The nice thing about the S&P 500 is that you can get the total return including dividends quite easily. I’m not sure about getting this value for other indexes.
It is hard in general to come up with a benchmark that is right. Valueline has been working well since 2000, but was poor in the late 1990’s and the S&P500 trounced it during this period. Perhaps the Wilshire 5000 would be more appropriate, but it tends to correlate quite strongly with the S&P500 and again you have the difficulty in getting the total return including dividends.
Thanks to all for the thoughtful responses – no surprise!
I was, and probably poorly so, attempting to highlight how ridiculous relative benchmarking is in the industry but also highlight something else. I agree it is difficult to separate a stock from its industry or sub industry group. However, I was trying to raise another point.
With the explosion in ETF’s and the increasing trading liquidity, would a more effective style be to focus at the industry level? For example, one may look at the gold mining sector and determine that Gold Fields is one of the cheapest stocks in the group and like the sector a lot. Just buying that stock would have been a bad decision over recent past versus the industry.

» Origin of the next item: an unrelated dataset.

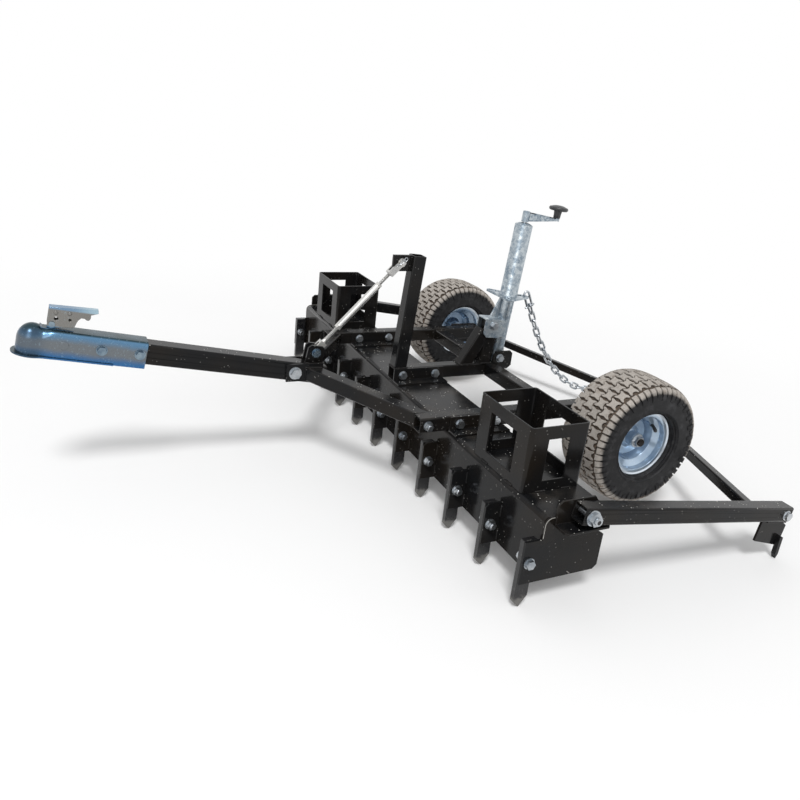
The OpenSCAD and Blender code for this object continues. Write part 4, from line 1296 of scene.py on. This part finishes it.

A stock picker would argue that they can gain and edge and value individual companies, and in certain areas like distress I agree. However, for “regular” investing I thought it would be interesting to see someone like David do a true analysis of stock picking talent vs simply being in the right industry or sub group. In my mind, the increased risk at the company level is not worth the relatively small incremental return premium above the “right” industry or group – again excluding more advance capital structure investing like distressed or reorg where people like Marty Whitman turn nickels into dollars.
By the way – I forgot one last point. Personally, I benchmark to absolute returns and that is how we talk to clients. For example, for most people we talk about targeting inflation plus 3-5%. Of course the challenge there is using an accurate inflation figure! With the pre-1990’s cpi running in the high single digits, that sets a pretty high hurdle rate!
Brent, the Yahoo Finace version of Value Line Arithmetic, ^VAY, is adjusted for dividends and splits. They probably offer the same calcs for other indices.
The Yahoo!Finance adjusted column does !NOT! take into account dividends for indices. The best choice for the S&P 500 is the StandardandPoors dot com website for long-running total returns, and the tracking ETFs for Yahoo!Finance data. The ETFs !ARE! properly adjusted for splits and divvies, which is why I suggested using them for relative benchmarks.
I think the “what would I have bought if I wasn’t active” is the best index solution for those seeking a relative benchmark. If that’s Value Line Arithmetic for one person, then that’s it – if it’s SPY for another, VTI for another, DSV or EMM, etc.
For those that prefer an absolute return benchmark, a compounding target above projected increase in cost of living may be appropriate, but I’d watch the language! “Inflation” is a monetary phenomenon, a cause of increased prices, not increased price per se. Perhaps a long-term average or projection plus some percent.
Another choice for absolute return benchmark may be [cost of living today as percent of equity] + [projected increase rate in cost of living] + [desired compounding]. Think about someone living off of their trading (“investments”), and you’ll see what I mean.
So what is Yahoo doing when they say “Close price adjusted for dividends and splits”?
http://finance.yahoo.com/q/hp?s=%5EVAY
In any case, the positive benefit of transaction amd slippage free rebalancing likely exceeds whatever dividends are missing.
http://finance.yahoo.com/charts#chart2:symbol=^vay;range=my;compare=^gspc;charttype=line;crosshair=on;logscale=on;source=undefined
For most items, ETFs and stocks, mutual funds, the splits and dividends adjusted column works just fine. However, for stock indices, like S&P 500 and ^VAY, it doesn’t work.
Verify for yourself. Click historical prices, download the data, and compare the close vs. adjusted closes from 10 years ago for the indices versus their ETFs.
I think their retaining the adjusted column when it isn’t adjusted is a bug in their data.
Happy New Year David
You know, Fama & French showed that Value beats Growth. I think they were using P/B to discern between the two styles. There is an interesting paper in the current CFA Financial Analysts Journal discussing this if you have access to one. The citation is; The Anatomy of Value and Growth Stock Returns; Fama & French; FAJ Vol63, Number 6, page 44.
Hi David
I should add acouple of comments to # 14 above. There is more attrition (lack of survivorship) in the growth stocks. I can’t cite the article for this. If you define Value as P/B though value is a growth stock that has stopped growing. If you use Buffet’s intrinsic value then you come up with a different universe.
The second drag on growth that is much larger now than in the past is the “naked shorting” that is taking place. If you look at the “failed to deliver” list at the SEC there are many more growth stocks on it than value.
Louie
Bill, that’s kind of bizarre in the sense that if they are calculating splits and dividends correctly for the individual constituents, the adjusted daily return for the indices would just be the sum of the appropriate weighting factors (equal for the ^VAY and cap weighted for the S&P) times the adjusted daily returns. So if they really get it wrong, it’s a simple matter of using the wrong variable in some piece of code when the right the right one must be equally available in the same database.
Bizarre, maybe, but a bug nonetheless. Perhaps they get their data from a provider that would charge too much for a total return series on an index? After all, Yahoo is passing it along as a loss leader. Regardless, for total return I would use the div adj return on an ETF or an index fund, or got to the S&P website, or RFE and pay for the series.
I do think the proper relative benchmark for a stock index is the total return, so the S&P 500 was more like 5.5% than 3.5% in 2007, and I would count dividends and transactions expense in my returns. Taxes are different for everybody based on other items, so I do pretax returns or, if I ever try to add in taxes, assume the maximum.